How to expand a real estate investment portfolio?

There are many ways to invest in real estate, and if you want to accumulate long-term wealth by expanding one investment property into many, the first thing you need to do is learn how to build a real estate investment portfolio. However, expanding a real estate investment portfolio can be challenging, especially for beginners. In this article, we will explore some suggestions for expanding a real estate investment portfolio.

Fully understand

The most important thing before expanding a real estate investment portfolio is to fully understand it. Various resources are available, including books, online courses, and seminars that can tell you the essence of real estate investment. With full understanding, you can better prepare and make wise decisions when expanding a real estate investment portfolio.

Research the local market

Researching the market enables you to discover properties that are undervalued or have appreciation potential. You can start by identifying emerging trends, understanding local demographics, and assessing competition levels. You can also gain in-depth knowledge of the economic conditions and other factors that affect the real estate industry in a specific area. This information is critical in determining the feasibility of investing in new markets.

Moreover, in familiar areas, you can identify potential profitable investment opportunities, increasing the likelihood of investment success. This is because in a familiar environment, you will have a better understanding of the actual situation, such as road planning in the neighborhood or new buildings/schools.

You can determine expected investment returns by checking comparable sales, rent, and property values. Predict any challenges or obstacles that you may face in the new market. These may include regulatory requirements or tax impacts.

Start small

When it comes to expanding your real estate portfolio, it's crucial to start small. This is because there is a lot to learn when you first start building your real estate portfolio, including how to add value to a property, how to manage tenants, and more. So instead of putting a lot of money into a major investment, you can start with a few smaller investment properties. This way you can learn the experience of real estate investing without taking too much risk. As you gain experience, then gradually increase the size of your investment.

Implement a BRRRR strategy

To expand your real estate portfolio while maximizing returns, consider using the BRRRR strategy (Buy, Rehab, Rent, Refinance, Repeat). Essentially, buy undervalued properties, renovate them, then appraise and rent them out. The purpose of the BRRRR approach is to build your portfolio and continue to increase your equity.

While the BRRRR strategy can be an effective way to expand your portfolio, it is important to analyze the market and select properties with strong appreciation potential and rental income when considering implementing this strategy, as the process may encounter issues such as high renovation and repair costs, finding a reliable tenant, etc. Better preparation can reduce unnecessary difficulties.

Explore financing options

Implement the BRRRR strategy and consider applying for a bridge loan if you are unable to obtain a traditional home mortgage. Bridge loans are particularly popular with real estate investors when purchasing properties for rehab and flip investments.

We recommend YouLand Bridge Loans, which are available in as little as 3 days, require no proof of income or employment, and are repayable at any time, so they can be used as cash. And with YouLand's new Point of Sale (POS) system, the system makes it very easy to submit applications for bridge loans (including bridge and renovation loans, as well as construction loans).

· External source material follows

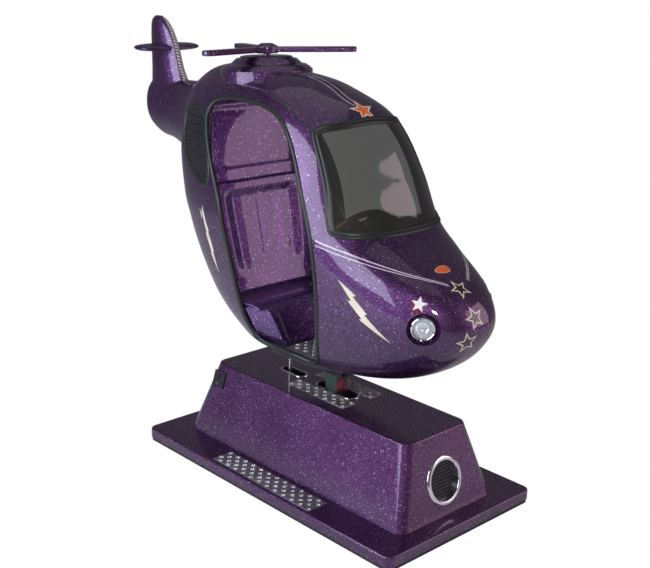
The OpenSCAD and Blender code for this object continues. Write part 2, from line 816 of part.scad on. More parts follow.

It is critical to carefully consider all of the financing options you have available to you, and finally choose the one that best fits your investment goals and financial situation. Choosing the right financing option will ensure that you have the resources you need to grow your real estate portfolio.

Understand the 1% Rule

The 1% rule for real estate investing measures the ratio of the price of an investment property to the total income it will generate. For a potential investment to pass the 1% rule, the monthly rent must be equal to or no less than 1% of the purchase price. You can use this to help you determine how much you should charge for monthly rent.

For example, for a $150,000 house, $150,000 x 0.01 = $1,500, using the 1% rule, you should find a monthly mortgage payment of $1,500 or less and charge your tenant a minimum monthly rent of $1,500. Assume the home needs about $10,000 in repairs. In this case, you would need to add the cost of repairs to the purchase price of the home, for a total of $160,000.

The 1% rule is a great pre-screening tool. It can be a good guide for determining a good or bad investment and narrowing down your property choices. When viewing a listing, apply the 1% rule to the listing price and see if the price you get is close to the median rent for the area. If the median rent for the area is well below 1%, you can remove the property from the list of options.

Collaborate with other investors

One way to increase your chances of success as a real estate investor is to collaborate with other investors. By working together, you can share expertise, resources and risk. This allows you to leverage your strengths and minimize your weaknesses, resulting in a more effective investment strategy and better results.

Collaboration allows you to share purchasing and management costs. In addition, you can benefit from the collective wisdom and experience of your partners. By working together, you can increase your chances of success and build a more profitable real estate portfolio.